B. Objectively Reasonable Standard
If Dynes had offered a good-faith “new” basis for withdrawing his plea, the court would need to decide whether “proper [information] ‘could have at least plausibly motivated a person in [the defendant's] position not to have pled guilty.'” McTiernan, 546 F.3d at 1168 (quoting United States v. Garcia, 401 F.3d 1008, 1011-12 (9th Cir. 2005). The court would need to determine whether the defendant could have reasonably understood or anticipated the “new” material basis when he entered his plea. Hernandez, 105 F.4th at 1240.
Here, Dynes states that he objectively could not have known or anticipated Duarte's outcome and its implications on nonviolent felons. (Doc. 29 at 4-5). Dynes would have filed a motion to dismiss had Duarte been decided at the time he entered his plea. (Id. at 5). Accordingly, he requests to withdraw his guilty plea on the notion that any defendant in his position would not have pled guilty had Duarte been available.

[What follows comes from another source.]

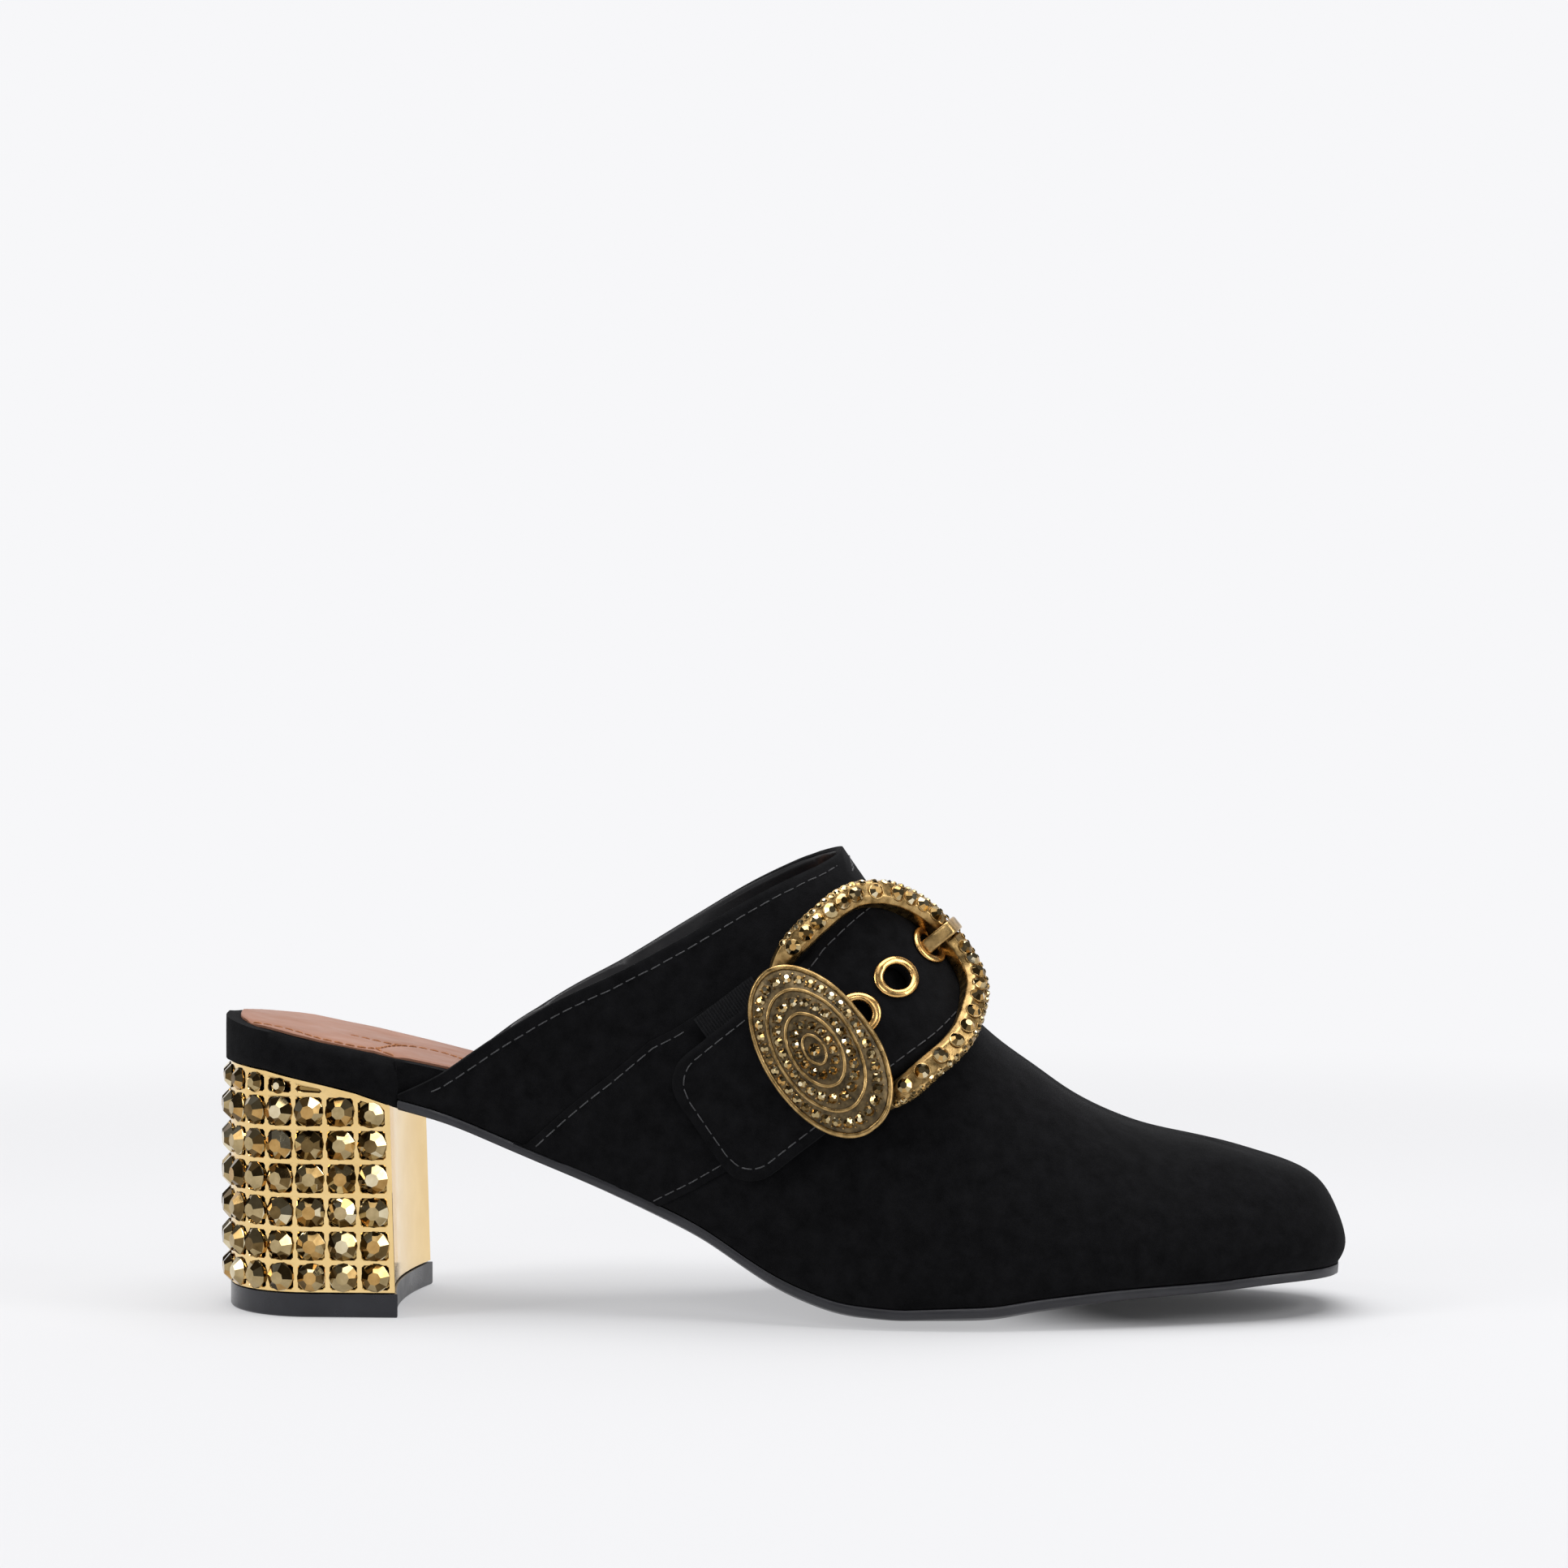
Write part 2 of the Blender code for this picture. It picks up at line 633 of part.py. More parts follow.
def make_footbed():
    """Insole board: thick and wrapped at the seat, thin inside the shoe."""
    outer = np.concatenate(inner_plan(-1, 0.0))
    inner = np.concatenate(inner_plan(1, 0.0))

    def under(x, share):
        on_sole = x > BREAST_LINE - GAP - 0.5 * SEAT_STEP
        return edge_line(x) + (SOLE_EDGE + GAP if on_sole else 0.0)

    def upper_side(x, share):
        return footbed_top(x)

    return slab("footbed", outer, inner, upper_side, under, FOOTBED_STEPS, SUEDE)


def make_sock():
    """Padded insole cover that lies on the footbed."""
    outer = np.concatenate(inner_plan(-1, SOCK_INSET))
    inner = np.concatenate(inner_plan(1, SOCK_INSET))

    def under(x, share):
        return footbed_top(x) + SOCK_CLEARANCE

    def upper_side(x, share):
        return footbed_top(x) + SOCK_CLEARANCE + SOCK_EDGE + SOCK_CROWN * (1.0 - share**2)

    return slab("sock", outer, inner, upper_side, under, FOOTBED_STEPS, TAN_LEATHER)


def last_grids():
    """Points of every rib on each side of the last, and the number of the throat's rib."""
    shares, peak = rib_shares()
    grids = {side: np.array([rib(side, share) for share in shares]) for side in (-1, 1)}
    return grids, peak


def make_upper():
    """Hollow wall of vamp and quarters, open at the collar, the heel and underneath."""
    grids, peak = last_grids()
    normals = shell_normals(grids)
    top = RIB_STEPS
    points = []
    faces = []

    def add(point):
        points.append(point)
        return len(points) - 1

    skins = {}
    for side, grid in grids.items():
        skins[side, 0] = [[add(point) for point in row] for row in grid]
        lining = grid - normals[side] * upper_wall(grid[:, :, :1])
        lining[:, 0, 2] = grid[:, 0, 2]
        skins[side, 1] = [[add(point) for point in row] for row in lining]
    for side in (-1, 1):
        for skin in (0, 1):
            rows = skins[side, skin]
            for i in range(len(rows) - 1):
                for j in range(top):
                    faces.append(
                        (rows[i][j], rows[i + 1][j], rows[i + 1][j + 1], rows[i][j + 1])
                    )
        shell = skins[side, 0]
        lining = skins[side, 1]
        for i in range(len(shell) - 1):
            faces.append((shell[i][0], shell[i + 1][0], lining[i + 1][0], lining[i][0]))
            if i >= peak:
                faces.append(
                    (shell[i][top], shell[i + 1][top], lining[i + 1][top], lining[i][top])
                )
        for j in range(top):
            faces.append(
                (shell[-1][j], shell[-1][j + 1], lining[-1][j + 1], lining[-1][j])
            )
    return new_object("upper", (points, faces), SUEDE)


def shell_normals(grids):
    """Outward normals of both sides' grids, shared wherever the two sides meet."""
    spots = np.concatenate([grid.reshape(-1, 3) for grid in grids.values()])
    _, index = np.unique(np.round(spots / (0.01 * MM)), axis=0, return_inverse=True)
    index = index.reshape(-1)
    sums = np.zeros((index.max() + 1, 3))
    used = 0
    numbers = {}
    for side, grid in grids.items():
        count = grid.shape[0] * grid.shape[1]
        numbers[side] = index[used:used + count].reshape(grid.shape[:2])
        used += count
        falling = grid[1:, 1:] - grid[:-1, :-1]
        rising = grid[:-1, 1:] - grid[1:, :-1]
        facing = np.cross(falling, rising) * side
        for rows in (slice(None, -1), slice(1, None)):
            for steps in (slice(None, -1), slice(1, None)):
                np.add.at(sums, numbers[side][rows, steps], facing)
    normals = {}
    for side in grids:
        found = sums[numbers[side]]
        found[:, 0, 2] = 0.0
        normals[side] = found / np.linalg.norm(found, axis=2)[..., None]
    return normals


def heel_line(front, back, half, count):
    """Plan of the heel from the outer breast corner round the back to the inner one."""
    turn = np.linspace(-0.5 * math.pi, 0.5 * math.pi, 400)
    arc = np.stack((-back * np.cos(turn), half * np.sin(turn)), axis=1)
    line = np.concatenate(([[front, -half]], arc, [[front, half]]))
    return spread(line, count)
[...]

The Court agrees that it was impossible to know when and how the Ninth Circuit was going to decide Duarte. If Duarte had remained in effect, it would have at least plausibly motivated a person in Dynes's position to plead not guilty. However, as analyzed above, Duarte's vacated status, without precedential effect, does not justify withdrawal under Rule 11. Therefore, the Court cannot analyze whether a reasonable person could have known about Duarte or anticipated Duarte at the time of plea because Duarte does not satisfy the good-faith “new” basis requirement.
III. Conclusion
Accordingly, under Federal Rule of Criminal Procedure 11(d)(2), Dynes's reliance on Duarte's vacated opinion is not a “fair and just” reason to withdraw his plea of guilt. IT IS SO ORDERED that Defendant Jason Edwin Dynes's Motion to Withdraw his Guilty Plea (Doc. 28) is DENIED.